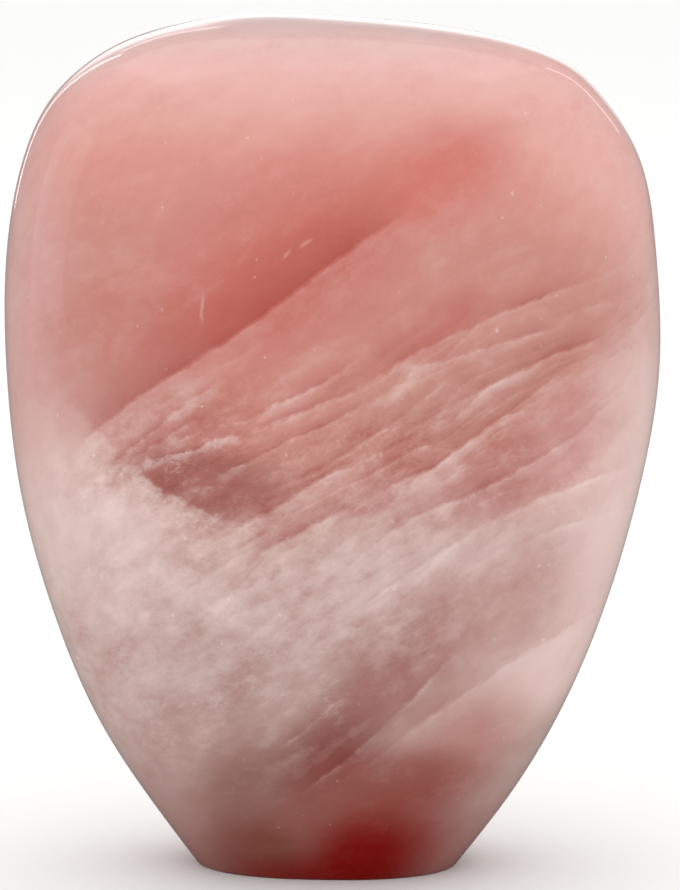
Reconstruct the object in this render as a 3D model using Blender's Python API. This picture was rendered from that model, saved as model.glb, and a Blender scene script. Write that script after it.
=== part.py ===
"""A polished rose quartz freeform: one solid stone, broad at the shoulders, tapering to a flat sawn foot.

Metres, +Z up. The origin is the centre of the sawn foot, +X is the stone's right as seen from its broad
front, and the front faces -Y.
"""

import math

import bmesh
import bpy
import numpy as np
from mathutils import Vector, noise

MM = 0.001

# The broad front outline from the summit down to the foot: left edge, right edge and height
FRONT_OUTLINE_MM = (
    (-6.3, -6.3, 98.2),
    (-15.6, 8.9, 97.3),
    (-22.4, 20.4, 95.4),
    (-27.2, 27.3, 92.7),
    (-30.9, 31.0, 89.3),
    (-34.4, 35.4, 82.5),
    (-36.5, 37.6, 72.0),
    (-36.8, 38.2, 58.1),
    (-35.4, 36.0, 44.1),
    (-31.8, 32.1, 30.2),
    (-26.1, 26.2, 16.3),
    (-21.8, 22.0, 9.3),
    (-15.1, 15.1, 0.0),
)
SUMMIT_HEIGHT = 98.2 * MM

# Depth as a share of the width, at the foot and above DEPTH_SETTLED
DEPTH_SHARE_FOOT = 0.73
DEPTH_SHARE_BODY = 0.62
DEPTH_SETTLED = 50 * MM

# Superellipse power of a level section: 2 is an ellipse, more is squarer. Sections narrower than
# SQUARED_FROM round off towards an ellipse, so that the summit has no ridges.
SECTION_POWER = 2.3
SQUARED_FROM = 12 * MM

# The foot's long axis is turned from the body's by this angle, and the turn is lost above TURN_LOST
FOOT_TURN = math.radians(5)
TURN_LOST = 40 * MM

# Slow waviness of a face ground by hand, faded out near the foot so that the rim stays true
WAVE_HEIGHT = 0.12 * MM
WAVE_LENGTH = 30 * MM
WAVE_FADE = 12 * MM

# The rim between the body and the sawn foot is broken by a small round
RIM_ROUND = 0.5 * MM
SHARP_EDGE = math.radians(30)

# Mesh rows: body, rim round and foot, and the number of columns round the stone
BODY_ROWS = 46
RIM_ROWS = 3
FOOT_ROWS = 4
COLUMNS = 84

MILKY_PINK = (0.60, 0.29, 0.26, 1.0)
POLISHED_ROUGHNESS = 0.12
QUARTZ_IOR = 1.544


def smooth_step(value):
    """0 below 0, 1 above 1, and a smooth rise between."""
    held = min(max(value, 0.0), 1.0)
    return held * held * (3 - 2 * held)


def natural_spline(knots, values, at):
    """The natural cubic spline through values at knots, read at each of the places in at."""
    gaps = np.diff(knots)
    slopes = np.diff(values, axis=0) / gaps[:, None]
    count = len(knots)
    system = np.eye(count)
    bends = np.zeros_like(values)
    for i in range(1, count - 1):
        system[i, i - 1 : i + 2] = gaps[i - 1], 2 * (gaps[i - 1] + gaps[i]), gaps[i]
        bends[i] = 6 * (slopes[i] - slopes[i - 1])
    bends = np.linalg.solve(system, bends)
    span = np.clip(np.searchsorted(knots, at, side="right") - 1, 0, count - 2)
    gap = gaps[span][:, None]
    after = (at - knots[span])[:, None]
    before = gap - after
    curved = (bends[span] * before**3 + bends[span + 1] * after**3) / (6 * gap)
    start = (values[span] / gap - bends[span] * gap / 6) * before
    end = (values[span + 1] / gap - bends[span + 1] * gap / 6) * after
    return curved + start + end


def body_rows(count):
    """(centre, half-width, height) of the body's level rows from summit to foot, evenly spaced along it."""
    left, right, height = (np.array(FRONT_OUTLINE_MM) * MM).T
    side = np.stack([(left + right) / 2, (right - left) / 2, height], axis=1)
    other_side = side[:0:-1] * (1, -1, 1)
    over_summit = np.vstack([other_side, side])
    steps = np.linalg.norm(np.diff(over_summit[:, 1:], axis=0), axis=1)
    knots = np.concatenate([[0.0], np.cumsum(steps)])
    summit = knots[len(other_side)]
    return natural_spline(knots, over_summit, np.linspace(summit, knots[-1], count))


def stone_rows():
    """The body's rows, then the rim's round, then the flat foot in to its centre."""
    body = body_rows(BODY_ROWS)
    centre, half_width, _ = body[-1]
    heading = body[-1] - body[-2]
    fall = math.atan2(-heading[2], -heading[1])
    # The round touches the falling wall at wall_end and the flat foot at its other end.
    reach = RIM_ROUND * math.tan(fall / 2)
    wall_end = (centre, half_width + reach * math.cos(fall), reach * math.sin(fall))
    kept = body[body[:, 2] > wall_end[2] + RIM_ROUND]
    rim = []
    for turn in np.linspace(fall, 0, RIM_ROWS + 2):
        out = half_width - reach + RIM_ROUND * math.sin(turn)
        rim.append((centre, out, RIM_ROUND * (1 - math.cos(turn))))
    foot = [(centre, rim[-1][1] * share, 0.0) for share in np.linspace(1, 0, FOOT_ROWS + 1)[1:]]
    return np.vstack([kept, rim, foot])


def stone_point(centre, half_width, height, around):
    """The point of the stone's surface on one level row, at this angle round it."""
    settled = smooth_step(height / DEPTH_SETTLED)
    depth_share = DEPTH_SHARE_FOOT + (DEPTH_SHARE_BODY - DEPTH_SHARE_FOOT) * settled
    across, along = math.cos(around), math.sin(around)
    power = 2 + (SECTION_POWER - 2) * smooth_step(half_width / SQUARED_FROM)
    reach = half_width * (abs(across) ** power + abs(along) ** power) ** (-1 / power)
    flat = Vector((reach * across, reach * depth_share * along))
    turn = FOOT_TURN * (1 - smooth_step(height / TURN_LOST))
    x, y = flat.x * math.cos(turn) + flat.y * math.sin(turn), flat.y * math.cos(turn) - flat.x * math.sin(turn)
    outward = Vector((x, y, height - SUMMIT_HEIGHT / 2)).normalized()
    wave_height = WAVE_HEIGHT * smooth_step(height / WAVE_FADE)
    point = Vector((centre + x, y, height))
    return point + outward * noise.noise(point / WAVE_LENGTH) * wave_height


def build_stone():
    """The whole stone, shaped from a sphere whose rows become the stone's, from summit to foot."""
    rows = stone_rows()
    last_row = len(rows) - 1
    shape = bmesh.new()
    bmesh.ops.create_uvsphere(shape, u_segments=COLUMNS, v_segments=last_row, radius=1.0)
    for vertex in shape.verts:
        down = math.acos(max(-1.0, min(1.0, vertex.co.z))) / math.pi
        around = math.atan2(vertex.co.y, vertex.co.x)
        vertex.co = stone_point(*rows[round(down * last_row)], around)
    bmesh.ops.recalc_face_normals(shape, faces=shape.faces)
    mesh = bpy.data.meshes.new("rose_quartz_stone")
    shape.to_mesh(mesh)
    shape.free()
    mesh.shade_smooth()
    mesh.set_sharp_from_angle(angle=SHARP_EDGE)
    return bpy.data.objects.new("rose_quartz_stone", mesh)


def polished_rose_quartz():
    """Milky pink quartz, tumbled and buffed to a gloss."""
    material = bpy.data.materials.new("polished_rose_quartz")
    material.use_nodes = True
    shader = material.node_tree.nodes["Principled BSDF"]
    shader.inputs["Base Color"].default_value = MILKY_PINK
    shader.inputs["Roughness"].default_value = POLISHED_ROUGHNESS
    shader.inputs["Metallic"].default_value = 0.0
    shader.inputs["IOR"].default_value = QUARTZ_IOR
    return material


def clear_scene():
    for obj in list(bpy.data.objects):
        bpy.data.objects.remove(obj)


def main():
    clear_scene()
    collection = bpy.data.collections.new("rose_quartz")
    bpy.context.scene.collection.children.link(collection)
    stone = build_stone()
    stone.data.materials.append(polished_rose_quartz())
    collection.objects.link(stone)


main()
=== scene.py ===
"""A polished rose quartz freeform on a pale studio floor, seen by the photograph's camera."""

import math

import bmesh
import bpy
import numpy as np
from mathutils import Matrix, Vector, noise


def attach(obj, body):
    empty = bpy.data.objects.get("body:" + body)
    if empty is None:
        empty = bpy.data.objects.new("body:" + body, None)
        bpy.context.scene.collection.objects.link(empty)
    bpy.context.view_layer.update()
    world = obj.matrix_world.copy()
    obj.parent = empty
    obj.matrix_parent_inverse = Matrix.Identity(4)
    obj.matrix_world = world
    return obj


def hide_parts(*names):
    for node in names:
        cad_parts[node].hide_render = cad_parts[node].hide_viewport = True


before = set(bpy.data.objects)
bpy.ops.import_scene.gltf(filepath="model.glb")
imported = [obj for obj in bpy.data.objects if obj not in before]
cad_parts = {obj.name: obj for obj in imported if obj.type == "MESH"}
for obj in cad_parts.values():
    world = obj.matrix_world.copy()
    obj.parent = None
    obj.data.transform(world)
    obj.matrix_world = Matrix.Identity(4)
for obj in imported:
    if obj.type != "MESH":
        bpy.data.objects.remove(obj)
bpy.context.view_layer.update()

MM = 0.001

# The stone's broad front outline from summit to foot: left edge, right edge and height, as in the CAD
FRONT_OUTLINE_MM = (
    (-6.3, -6.3, 98.2),
    (-15.6, 8.9, 97.3),
    (-22.4, 20.4, 95.4),
    (-27.2, 27.3, 92.7),
    (-30.9, 31.0, 89.3),
    (-34.4, 35.4, 82.5),
    (-36.5, 37.6, 72.0),
    (-36.8, 38.2, 58.1),
    (-35.4, 36.0, 44.1),
    (-31.8, 32.1, 30.2),
    (-26.1, 26.2, 16.3),
    (-21.8, 22.0, 9.3),
    (-15.1, 15.1, 0.0),
)
SUMMIT_HEIGHT = 98.2 * MM

# Depth as a share of the width, at the foot and above DEPTH_SETTLED
DEPTH_SHARE_FOOT = 0.73
DEPTH_SHARE_BODY = 0.62
DEPTH_SETTLED = 50 * MM

# Superellipse power of a level section: 2 is an ellipse, more is squarer. Sections narrower than
# SQUARED_FROM round off towards an ellipse.
SECTION_POWER = 2.3
SQUARED_FROM = 12 * MM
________
Restate the listing exactly, starting at its first line and ending at the line where "flat sawn foot." occurs; include both and no other lines.

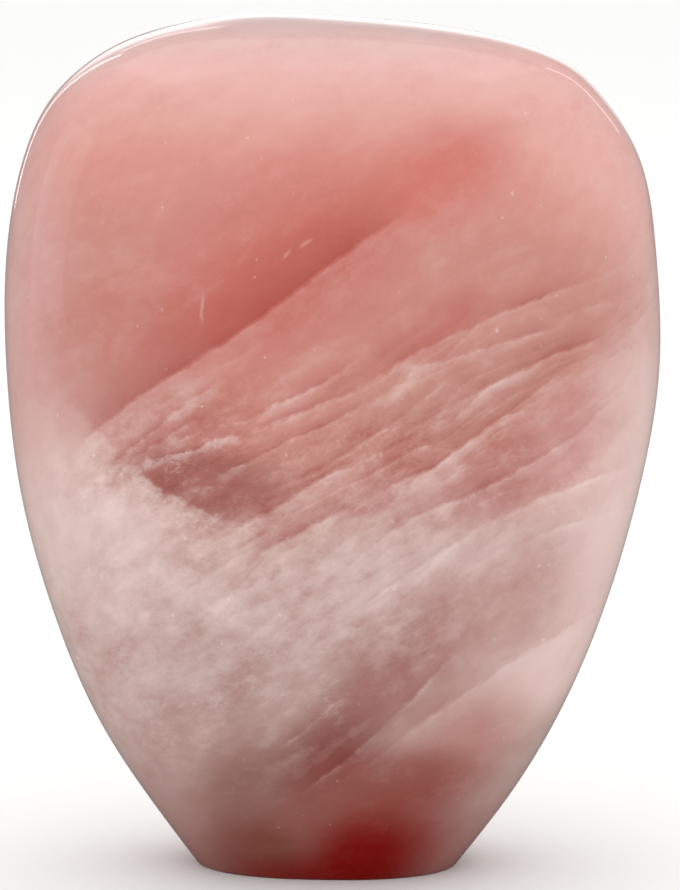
Reconstruct the object in this render as a 3D model using Blender's Python API. This picture was rendered from that model, saved as model.glb, and a Blender scene script. Write that script after it.
=== part.py ===
"""A polished rose quartz freeform: one solid stone, broad at the shoulders, tapering to a flat sawn foot.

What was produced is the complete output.